[Supplied data]
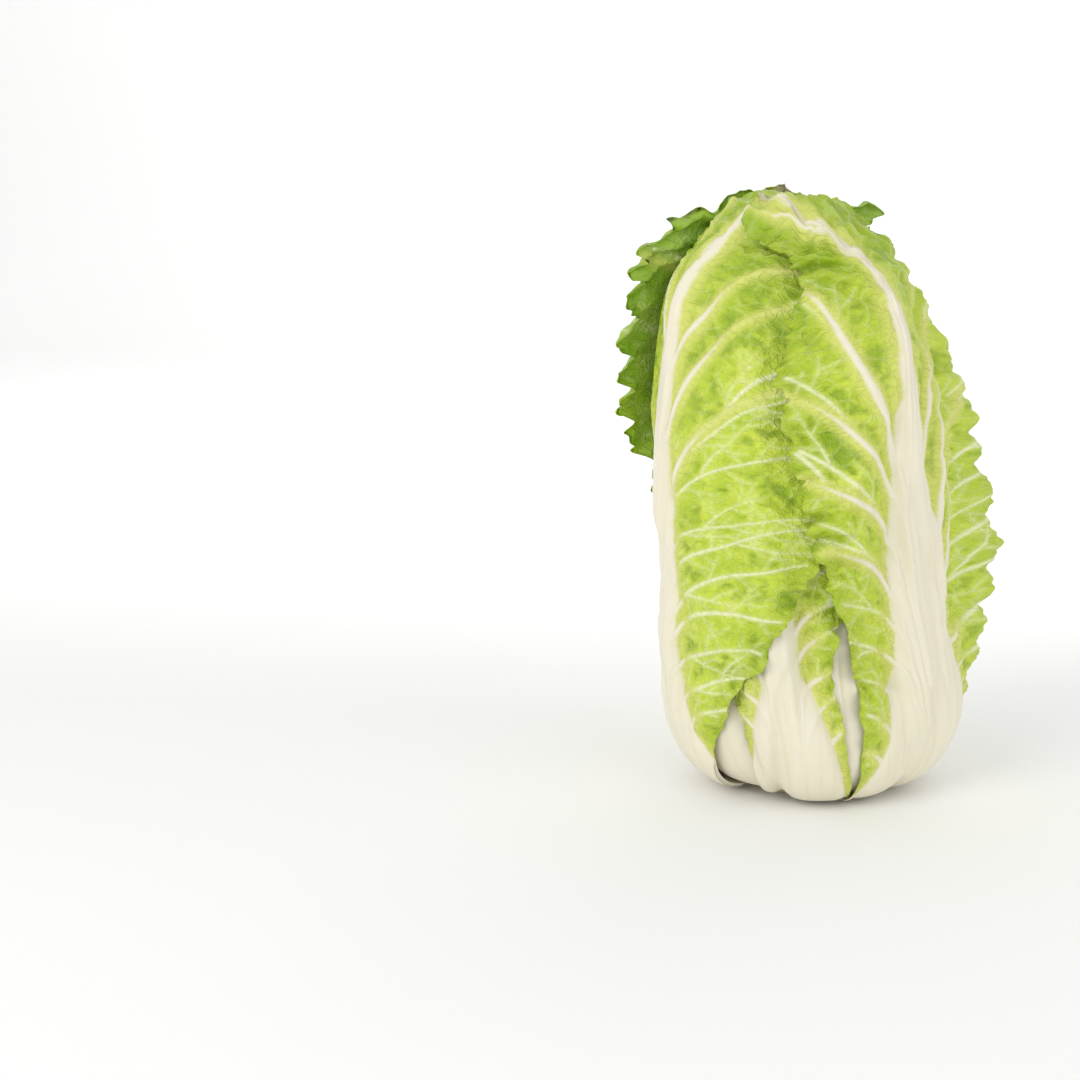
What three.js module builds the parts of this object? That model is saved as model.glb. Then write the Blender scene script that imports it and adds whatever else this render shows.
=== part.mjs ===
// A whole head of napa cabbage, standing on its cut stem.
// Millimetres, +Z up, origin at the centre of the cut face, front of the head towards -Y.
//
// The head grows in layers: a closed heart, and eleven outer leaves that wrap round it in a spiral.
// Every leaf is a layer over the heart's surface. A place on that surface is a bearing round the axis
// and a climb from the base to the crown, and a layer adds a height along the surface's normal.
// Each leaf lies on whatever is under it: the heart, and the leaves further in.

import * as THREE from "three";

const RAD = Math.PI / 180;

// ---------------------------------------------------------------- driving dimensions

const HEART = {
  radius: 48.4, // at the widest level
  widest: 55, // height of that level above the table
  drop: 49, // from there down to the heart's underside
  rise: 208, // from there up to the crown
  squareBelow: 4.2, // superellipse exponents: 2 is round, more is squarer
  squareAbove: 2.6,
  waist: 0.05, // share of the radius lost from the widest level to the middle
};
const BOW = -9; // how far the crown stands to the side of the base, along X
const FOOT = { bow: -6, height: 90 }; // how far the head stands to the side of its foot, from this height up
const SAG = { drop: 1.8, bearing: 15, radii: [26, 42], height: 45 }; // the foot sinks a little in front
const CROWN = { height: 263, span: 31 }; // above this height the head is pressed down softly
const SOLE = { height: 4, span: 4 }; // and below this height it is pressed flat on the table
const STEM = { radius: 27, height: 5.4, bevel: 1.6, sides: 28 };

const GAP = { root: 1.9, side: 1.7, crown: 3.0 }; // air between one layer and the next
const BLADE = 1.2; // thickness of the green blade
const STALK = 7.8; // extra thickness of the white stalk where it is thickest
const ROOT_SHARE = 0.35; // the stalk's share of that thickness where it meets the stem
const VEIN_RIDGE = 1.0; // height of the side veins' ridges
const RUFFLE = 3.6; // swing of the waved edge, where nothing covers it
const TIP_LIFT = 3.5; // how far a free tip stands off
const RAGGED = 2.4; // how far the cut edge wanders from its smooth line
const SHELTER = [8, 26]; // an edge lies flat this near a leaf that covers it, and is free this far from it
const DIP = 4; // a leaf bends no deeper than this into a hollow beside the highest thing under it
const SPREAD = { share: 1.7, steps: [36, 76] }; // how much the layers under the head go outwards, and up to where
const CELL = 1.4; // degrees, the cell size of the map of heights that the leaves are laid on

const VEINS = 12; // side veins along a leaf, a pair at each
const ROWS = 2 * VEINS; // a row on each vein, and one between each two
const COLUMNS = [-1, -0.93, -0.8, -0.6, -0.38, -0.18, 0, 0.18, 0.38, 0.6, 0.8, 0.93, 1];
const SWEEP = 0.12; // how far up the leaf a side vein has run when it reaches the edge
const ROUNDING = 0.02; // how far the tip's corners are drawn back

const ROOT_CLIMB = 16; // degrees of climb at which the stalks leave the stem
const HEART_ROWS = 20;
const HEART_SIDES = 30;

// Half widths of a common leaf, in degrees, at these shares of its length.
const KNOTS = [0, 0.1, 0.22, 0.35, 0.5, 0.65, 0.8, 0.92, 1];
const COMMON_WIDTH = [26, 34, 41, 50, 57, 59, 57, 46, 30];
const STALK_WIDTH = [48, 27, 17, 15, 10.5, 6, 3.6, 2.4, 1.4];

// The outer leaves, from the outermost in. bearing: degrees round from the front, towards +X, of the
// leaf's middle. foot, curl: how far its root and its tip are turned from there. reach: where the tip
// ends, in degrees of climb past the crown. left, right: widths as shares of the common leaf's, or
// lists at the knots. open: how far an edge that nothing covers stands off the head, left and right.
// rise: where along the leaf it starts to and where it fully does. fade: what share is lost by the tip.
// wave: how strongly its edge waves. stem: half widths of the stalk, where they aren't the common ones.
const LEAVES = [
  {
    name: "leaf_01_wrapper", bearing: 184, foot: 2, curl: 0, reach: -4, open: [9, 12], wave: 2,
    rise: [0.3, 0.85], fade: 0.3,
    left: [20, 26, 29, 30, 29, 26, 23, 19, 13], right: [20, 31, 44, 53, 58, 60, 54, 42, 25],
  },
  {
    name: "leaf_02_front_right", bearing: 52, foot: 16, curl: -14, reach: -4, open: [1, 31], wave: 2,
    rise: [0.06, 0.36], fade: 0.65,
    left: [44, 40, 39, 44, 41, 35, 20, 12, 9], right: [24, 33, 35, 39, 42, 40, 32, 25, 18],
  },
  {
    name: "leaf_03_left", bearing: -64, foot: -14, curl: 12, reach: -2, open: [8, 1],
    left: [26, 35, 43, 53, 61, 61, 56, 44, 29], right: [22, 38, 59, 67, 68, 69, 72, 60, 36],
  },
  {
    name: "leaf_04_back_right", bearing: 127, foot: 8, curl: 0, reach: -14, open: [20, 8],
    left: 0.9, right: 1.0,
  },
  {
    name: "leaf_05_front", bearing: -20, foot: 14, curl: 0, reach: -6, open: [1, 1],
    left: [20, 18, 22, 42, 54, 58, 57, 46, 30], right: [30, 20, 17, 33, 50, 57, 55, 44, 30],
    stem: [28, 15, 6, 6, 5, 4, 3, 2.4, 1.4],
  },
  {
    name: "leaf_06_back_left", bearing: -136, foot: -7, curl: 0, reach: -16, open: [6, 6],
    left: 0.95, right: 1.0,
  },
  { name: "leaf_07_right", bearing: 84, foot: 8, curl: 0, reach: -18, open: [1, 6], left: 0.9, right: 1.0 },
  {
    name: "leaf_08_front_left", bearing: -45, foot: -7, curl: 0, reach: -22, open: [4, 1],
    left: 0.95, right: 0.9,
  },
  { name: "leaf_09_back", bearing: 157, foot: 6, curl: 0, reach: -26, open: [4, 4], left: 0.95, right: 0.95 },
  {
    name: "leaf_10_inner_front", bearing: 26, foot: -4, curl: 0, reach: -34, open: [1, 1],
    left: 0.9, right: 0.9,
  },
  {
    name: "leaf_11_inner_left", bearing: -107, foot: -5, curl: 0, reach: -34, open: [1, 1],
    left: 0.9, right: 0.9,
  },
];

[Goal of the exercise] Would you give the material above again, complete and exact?

[Response for this exercise]
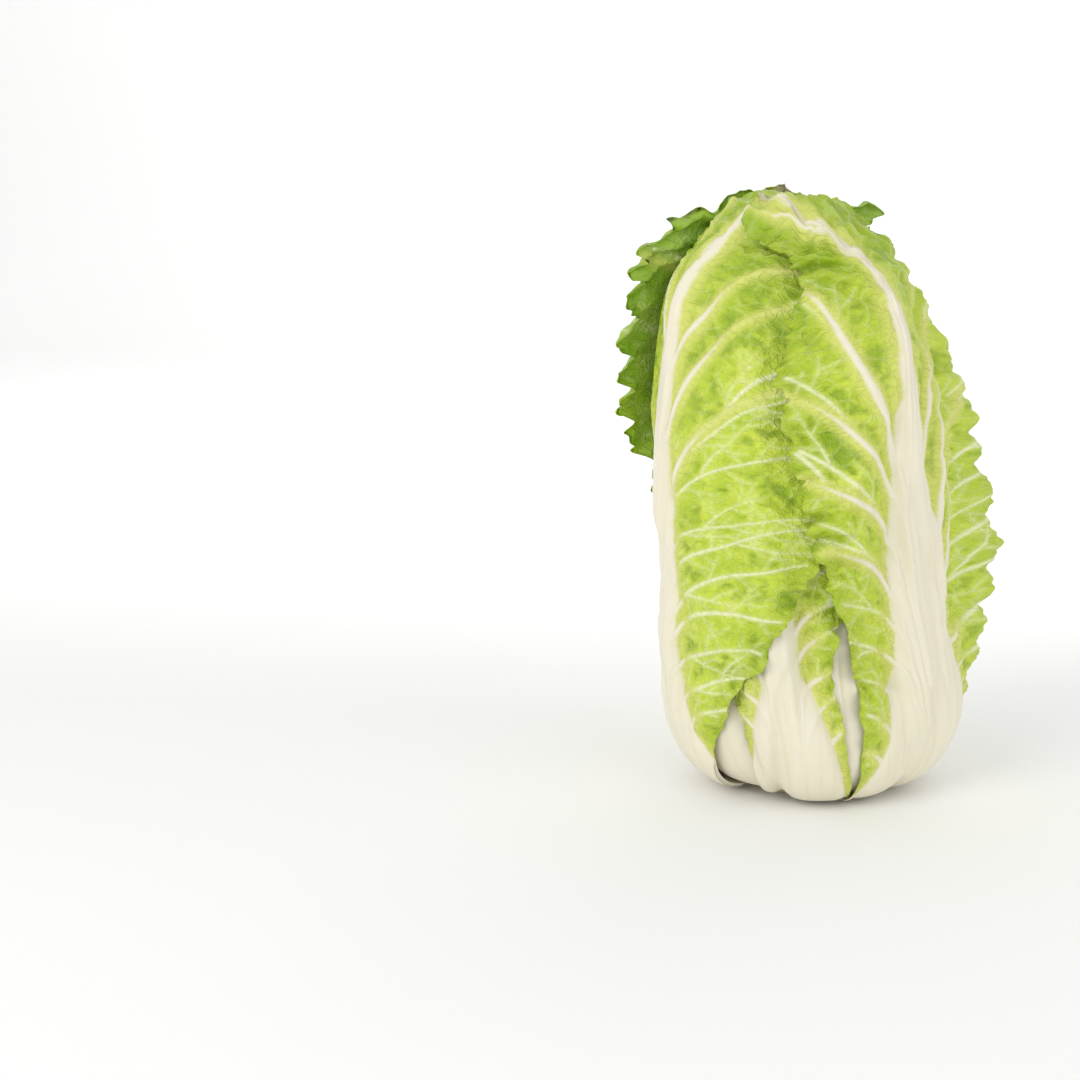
What three.js module builds the parts of this object? That model is saved as model.glb. Then write the Blender scene script that imports it and adds whatever else this render shows.
=== part.mjs ===
// A whole head of napa cabbage, standing on its cut stem.
// Millimetres, +Z up, origin at the centre of the cut face, front of the head towards -Y.
//
// The head grows in layers: a closed heart, and eleven outer leaves that wrap round it in a spiral.
// Every leaf is a layer over the heart's surface. A place on that surface is a bearing round the axis
// and a climb from the base to the crown, and a layer adds a height along the surface's normal.
// Each leaf lies on whatever is under it: the heart, and the leaves further in.

import * as THREE from "three";

const RAD = Math.PI / 180;

// ---------------------------------------------------------------- driving dimensions

const HEART = {
  radius: 48.4, // at the widest level
  widest: 55, // height of that level above the table
  drop: 49, // from there down to the heart's underside
  rise: 208, // from there up to the crown
  squareBelow: 4.2, // superellipse exponents: 2 is round, more is squarer
  squareAbove: 2.6,
  waist: 0.05, // share of the radius lost from the widest level to the middle
};
const BOW = -9; // how far the crown stands to the side of the base, along X
const FOOT = { bow: -6, height: 90 }; // how far the head stands to the side of its foot, from this height up
const SAG = { drop: 1.8, bearing: 15, radii: [26, 42], height: 45 }; // the foot sinks a little in front
const CROWN = { height: 263, span: 31 }; // above this height the head is pressed down softly
const SOLE = { height: 4, span: 4 }; // and below this height it is pressed flat on the table
const STEM = { radius: 27, height: 5.4, bevel: 1.6, sides: 28 };

const GAP = { root: 1.9, side: 1.7, crown: 3.0 }; // air between one layer and the next
const BLADE = 1.2; // thickness of the green blade
const STALK = 7.8; // extra thickness of the white stalk where it is thickest
const ROOT_SHARE = 0.35; // the stalk's share of that thickness where it meets the stem
const VEIN_RIDGE = 1.0; // height of the side veins' ridges
const RUFFLE = 3.6; // swing of the waved edge, where nothing covers it
const TIP_LIFT = 3.5; // how far a free tip stands off
const RAGGED = 2.4; // how far the cut edge wanders from its smooth line
const SHELTER = [8, 26]; // an edge lies flat this near a leaf that covers it, and is free this far from it
const DIP = 4; // a leaf bends no deeper than this into a hollow beside the highest thing under it
const SPREAD = { share: 1.7, steps: [36, 76] }; // how much the layers under the head go outwards, and up to where
const CELL = 1.4; // degrees, the cell size of the map of heights that the leaves are laid on

const VEINS = 12; // side veins along a leaf, a pair at each
const ROWS = 2 * VEINS; // a row on each vein, and one between each two
const COLUMNS = [-1, -0.93, -0.8, -0.6, -0.38, -0.18, 0, 0.18, 0.38, 0.6, 0.8, 0.93, 1];
const SWEEP = 0.12; // how far up the leaf a side vein has run when it reaches the edge
const ROUNDING = 0.02; // how far the tip's corners are drawn back

const ROOT_CLIMB = 16; // degrees of climb at which the stalks leave the stem
const HEART_ROWS = 20;
const HEART_SIDES = 30;

// Half widths of a common leaf, in degrees, at these shares of its length.
const KNOTS = [0, 0.1, 0.22, 0.35, 0.5, 0.65, 0.8, 0.92, 1];
const COMMON_WIDTH = [26, 34, 41, 50, 57, 59, 57, 46, 30];
const STALK_WIDTH = [48, 27, 17, 15, 10.5, 6, 3.6, 2.4, 1.4];

// The outer leaves, from the outermost in. bearing: degrees round from the front, towards +X, of the
// leaf's middle. foot, curl: how far its root and its tip are turned from there. reach: where the tip
// ends, in degrees of climb past the crown. left, right: widths as shares of the common leaf's, or
// lists at the knots. open: how far an edge that nothing covers stands off the head, left and right.
// rise: where along the leaf it starts to and where it fully does. fade: what share is lost by the tip.
// wave: how strongly its edge waves. stem: half widths of the stalk, where they aren't the common ones.
const LEAVES = [
  {
    name: "leaf_01_wrapper", bearing: 184, foot: 2, curl: 0, reach: -4, open: [9, 12], wave: 2,
    rise: [0.3, 0.85], fade: 0.3,
    left: [20, 26, 29, 30, 29, 26, 23, 19, 13], right: [20, 31, 44, 53, 58, 60, 54, 42, 25],
  },
  {
    name: "leaf_02_front_right", bearing: 52, foot: 16, curl: -14, reach: -4, open: [1, 31], wave: 2,
    rise: [0.06, 0.36], fade: 0.65,
    left: [44, 40, 39, 44, 41, 35, 20, 12, 9], right: [24, 33, 35, 39, 42, 40, 32, 25, 18],
  },
  {
    name: "leaf_03_left", bearing: -64, foot: -14, curl: 12, reach: -2, open: [8, 1],
    left: [26, 35, 43, 53, 61, 61, 56, 44, 29], right: [22, 38, 59, 67, 68, 69, 72, 60, 36],
  },
  {
    name: "leaf_04_back_right", bearing: 127, foot: 8, curl: 0, reach: -14, open: [20, 8],
    left: 0.9, right: 1.0,
  },
  {
    name: "leaf_05_front", bearing: -20, foot: 14, curl: 0, reach: -6, open: [1, 1],
    left: [20, 18, 22, 42, 54, 58, 57, 46, 30], right: [30, 20, 17, 33, 50, 57, 55, 44, 30],
    stem: [28, 15, 6, 6, 5, 4, 3, 2.4, 1.4],
  },
  {
    name: "leaf_06_back_left", bearing: -136, foot: -7, curl: 0, reach: -16, open: [6, 6],
    left: 0.95, right: 1.0,
  },
  { name: "leaf_07_right", bearing: 84, foot: 8, curl: 0, reach: -18, open: [1, 6], left: 0.9, right: 1.0 },
  {
    name: "leaf_08_front_left", bearing: -45, foot: -7, curl: 0, reach: -22, open: [4, 1],
    left: 0.95, right: 0.9,
  },
  { name: "leaf_09_back", bearing: 157, foot: 6, curl: 0, reach: -26, open: [4, 4], left: 0.95, right: 0.95 },
  {
    name: "leaf_10_inner_front", bearing: 26, foot: -4, curl: 0, reach: -34, open: [1, 1],
    left: 0.9, right: 0.9,
  },
  {
    name: "leaf_11_inner_left", bearing: -107, foot: -5, curl: 0, reach: -34, open: [1, 1],
    left: 0.9, right: 0.9,
  },
];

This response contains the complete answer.